Govt wants Pak PM to walk the talk with immediate, credible and verifiable action against terrorists. India, sources stressed, wants immediate, credible and verifiable action against terrorists and their proxies

NEW DELHI: India will keep up the pressure on Pakistan to crack down on terrorism infrastructure and the masterminds of terrorist attacks despite the release of Wing Commander Abhinandan Varthaman following back channel diplomacy and public messaging by global powers.

The government will persist as Islamabad shows no signs of dismantling terror infrastructure and acting against operatives such as Jaish-e-Mohammad (JeM) chief Masood Azhar, well-informed sources told ET. The Pakistan-based JeM has claimed responsibility for the February 14 terrorist attack in Kashmir that sparked the current tensions at the border.

“Getting the wing commander back was India’s objective, without any deal or negotiations,” said one of the persons cited above. “We did not want a Kandahar-type situation to arise. His return will not mean that India will go slow with its demand on Pakistan-based terror infrastructure and terror financing.” He was referring to the hijacking that led to the release of three terrorists, including Azhar, in 1999.

India’s tough line is evident from the fact that Pakistan PM Imran Khan tried to speak to counterpart Narendra Modi thrice to inform him about the decision to release the IAF pilot but was rebuffed, according to sources. Pakistan’s efforts to link the release with deescalation of tension has not gone down well with New Delhi.


“There is a larger issue involved with regard to terror infrastructure,” said one of the persons cited above. “A dossier was handed over to Pakistan on JeM when its deputy envoy was called to ensure release of the wing commander.”

The Modi government wants Khan to walk the talk on investigating the February 14 Pulwama attack and crack down on terror infrastructure. India, sources stressed, wants immediate, credible and verifiable action against terrorists and their proxies.

“There is a political will in India to target terror camps and terror infrastructure,” said one of the persons. “The entire international community expressed solidarity with India following the Pulwama terror attacks and subsequently supported India’s right to defend itself. While India’s action was a nonmilitary one, Pakistan’s intentions were clear. It was trying to target military installations.”

While endorsing India’s right to act in self-defence both through public statements and in bilateral meetings, global powers including Saudi Arabia and the United Arab Emirates (UAE) tried to defuse tensions.

US President Donald Trump’s statement in Hanoi on Thursday was a clear indication that Washington had sought to lower temperatures even as it asked Pakistan to act against terror groups. Russia offered to mediate through public statements issued by its foreign minister and chairman of the foreign relations committee in the Senate. Subsequently, Russian President Vladimir Putin called Modi to assure India of support for counter-terror actions and lowering tensions. Earlier, Putin had written to Modi to express support for the right to self-defence. Simultaneously, the US National Security Agency (NSA) had also extended similar support to India.
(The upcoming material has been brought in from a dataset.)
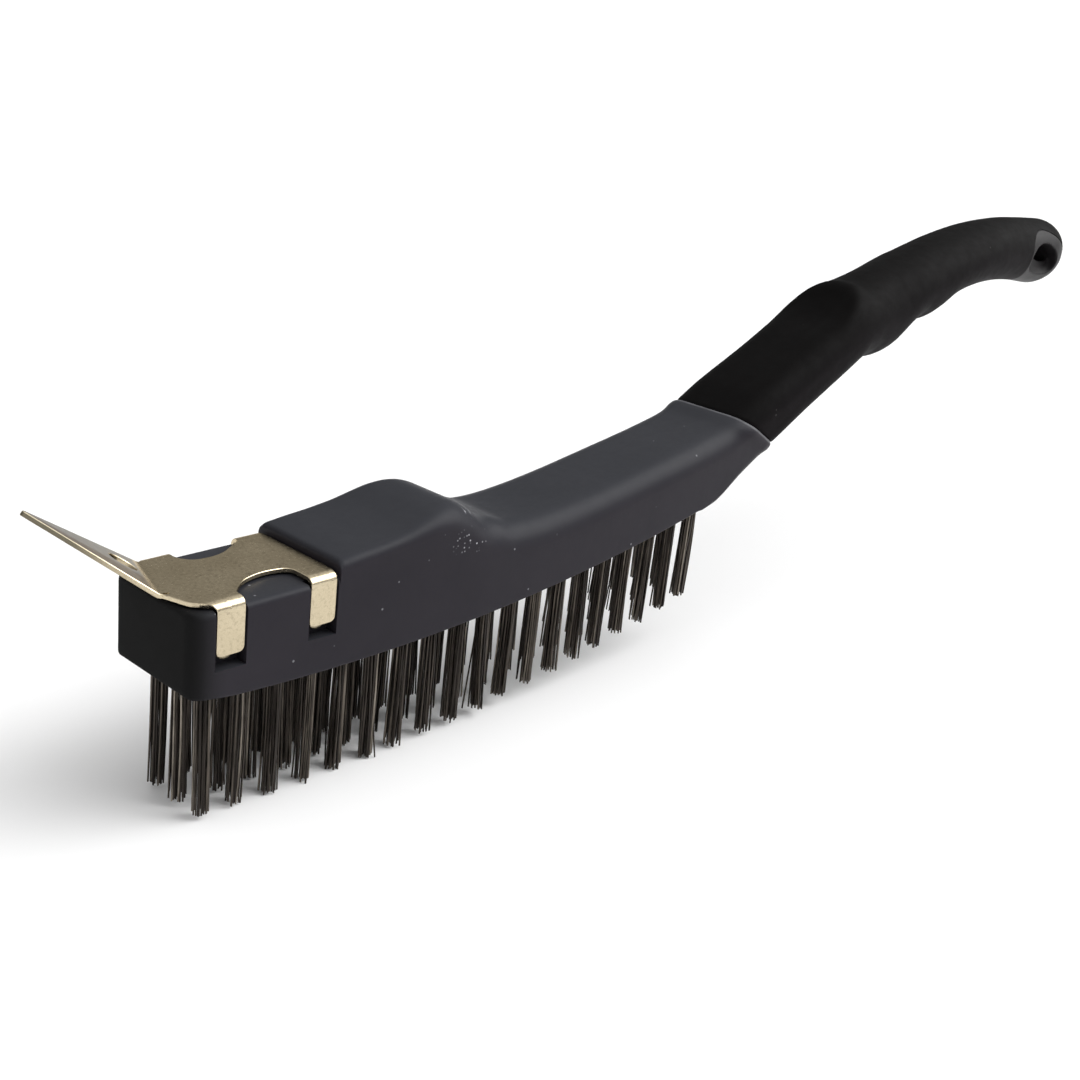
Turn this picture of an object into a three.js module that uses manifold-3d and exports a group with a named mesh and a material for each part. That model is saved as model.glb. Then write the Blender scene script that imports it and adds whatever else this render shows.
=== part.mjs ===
// Long-handled grill cleaning brush: moulded block and handle core, soft grip sleeve,
// folded sheet-metal scraper clip and 57 wire tufts in three rows.
// Millimetres, +Z up, the nose towards -X and the hanging hole towards +X.
import * as THREE from 'three';
import { mergeVertices } from 'three/addons/utils/BufferGeometryUtils.js';
import Module from 'manifold-3d';

const wasm = await Module();
wasm.setup();

// ---- driving dimensions ----
const HALF_WIDTH = 12.9;          // block and handle, from the middle to a side face
const NOSE_RADIUS = 3;            // upright corners of the nose
const NOSE_X = -1.3;              // front face of the nose
const TAIL_END = 346.5;            // end of the handle
const TAIL_ROUND = 14.5;           // length over which the tail closes
const TAIL_Z = 66.6;              // height of the tail's middle
const GAP = 0.3;                  // clearance between pieces that touch

const SEAT_END = 30.9;            // rear wall of the clip's seat
const SEAT_Z = 17.05;             // top of the plastic under the clip, at the nose
const PLATE_SLOPE = 0.018;        // the seat climbs slightly towards the hump
const PLATE_TOP = 18.35;          // top of the clip's plate, at the nose
const SHEET = 0.9;                // clip sheet thickness
const TAB_FACE = 12.75;          // outer face of the clip's tabs
const TAB_WIDTH = 5.9;
const TAB_STARTS = [3.8, 24.3];
const TAB_FOOT = 7.8;             // height of the tab ends
const TAB_RISE = 0.04;            // the rear tabs end slightly higher
const BEND_RADIUS = 1.8;          // outer radius of the tab bends
const POCKET_DROP = 2.6;          // pocket below each tab end
const POCKET_DEPTH = 2.9;

const COLUMNS = 19;
const ROW_Y = [-6.9, 0, 6.9];
const ROW_NAMES = ['near', 'middle', 'far'];
const PITCH = 8;
const FIRST_COLUMN = 5.2;
const TUFT_REACH = 26.4;          // free length below the block
const TUFT_RADIUS = 1.65;
const TUFT_SPREAD = 1.8;          // radius at the free end
const HOLE_RADIUS = 2.1;
const HOLE_DEPTH = 11;
const ANCHOR = [3.4, 0.6, 2.2];   // flat wire that staples the folded wires into the block

const SLEEVE_WALL = 2.4;
const JOINT_TILT = 1.04;          // the sleeve's front edge leans back, radians from upright
const SLEEVE_START = [161, 31.6];  
const WINDOW = [329, 63.2];       // oval in the tail's sides where the hard moulding shows
const WINDOW_RADII = [18, 10];
const WINDOW_TILT = -0.35;        // it drops towards the end of the tail, radians

const EYE = [324.6, 66.1];        // centre of the hanging hole
const EYE_RIM = [10.6, 4.8];      // half-axes where it opens in the sides
const EYE_THROAT = [6.6, 3.7];    // half-axes at the middle

// ---- curves ----
const clamp01 = (t) => Math.min(1, Math.max(0, t));
const smooth = (a, b, x) => {
  const t = clamp01((x - a) / (b - a));
  return t * t * (3 - 2 * t);
};

// smooth line through [x, value] points
function through(points) {
  const slope = points.map((p, i) => {
    const a = points[Math.max(0, i - 1)];
    const b = points[Math.min(points.length - 1, i + 1)];
    return (b[1] - a[1]) / (b[0] - a[0]);
  });
  return (x) => {
    if (x <= points[0][0]) return points[0][1];
    const last = points.length - 1;
    if (x >= points[last][0]) return points[last][1];
    const i = points.findIndex((p) => p[0] > x) - 1;
    const [a, b] = [points[i], points[i + 1]];
    const h = b[0] - a[0];
    const t = (x - a[0]) / h;
    const t2 = t * t;
    const t3 = t2 * t;
    return (2 * t3 - 3 * t2 + 1) * a[1] + (t3 - 2 * t2 + t) * h * slope[i]
      + (3 * t2 - 2 * t3) * b[1] + (t3 - t2) * h * slope[i + 1];
  };
}

// top line along the middle: hump, valley, rising handle, round grip, drooping tail
const topLine = through([[30, 20.6], [36, 21.4], [42, 22], [48, 23], [53, 24.4], [57, 25.5], [62, 26.1],
  [66, 24.8], [71, 21.5], [76, 20], [80, 18.9], [90, 19], [105, 20.8], [125, 24.2],
  [145, 27.9], [157, 31], [170, 37.4], [190, 46.6], [205, 54.9], [214, 59.9], [224, 62.9],
  [240, 66.9], [260, 71.6], [285, 76.1], [305, 77.7], [320, 77.6], [332, 77.2]]);
// underside: gently arched brush face, rising handle with two finger ridges, tail
const brushFace = (x) => {
  const s = x / 150;
  const nose = 0.5 * (1 - smooth(-1, 9, x));
  return nose - 11.2 * s + 26.4 * s * s - 3.5 * s * s * s;
};
const underLine = through([[145, 10.3], [152, 12.3], [162, 16.5], [175, 22.6], [190, 29.8], [205, 36.2],
  [215, 39.5], [221, 40.4], [228, 40], [234, 41.4], [241, 46], [247, 48.9], [253, 49],
  [259, 50.8], [266, 54], [275, 56.2], [288, 57.8], [303, 58.3], [318, 57.6], [332, 56]]);
const bodyWidth = through([[160, 12.9], [200, 13.1], [215, 13.1], [230, 12.4], [260, 12], [290, 11.4],
  [329, 10]]);
// rounding of the long edges
const topRound = through([[0, 1.4], [30.8, 1.4], [31.5, 2], [46, 2.2], [57, 4], [64, 6.5], [71, 6.5], [80, 6],
  [100, 6], [150, 6], [190, 7], [208, 9], [222, 12.4]]);
const underRound = through([[0, 0.8], [150, 0.8], [162, 4], [180, 6], [205, 8], [222, 12.4]]);

// share of the full section left at x, where the tail closes
function tailFactor(x, inset) {
  const t = clamp01((x - (TAIL_END - TAIL_ROUND)) / (TAIL_ROUND - inset));
  return Math.sqrt(Math.max(0, 1 - t * t));
}

const topAt = (x) => (x < SEAT_END ? SEAT_Z + PLATE_SLOPE * x : topLine(x));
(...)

France batted for India at the UN Security Council to corner Pakistan on Masood Azhar and to keep the country on the Financial Action Task Force (FATF) gray list over its inability to rein in terror funding. China refused to back its traditional ally Pakistan unconditionally, sensing an improvement in relations with India amid growing economic ties. Pakistan had sought Beijing’s backing but China wasn’t prepared to give unequivocal support, leading to heartburn in Islamabad, ET has learnt.

Efforts by Saudi Arabia and the UAE were in line with a shift in geopolitical dynamics — both are keen to expand ties with India. The Saudi ambassador to Delhi met Modi less than a week after crown prince Mohammed bin Salman’s India visit while the Abu Dhabi crown prince spoke to both prime ministers.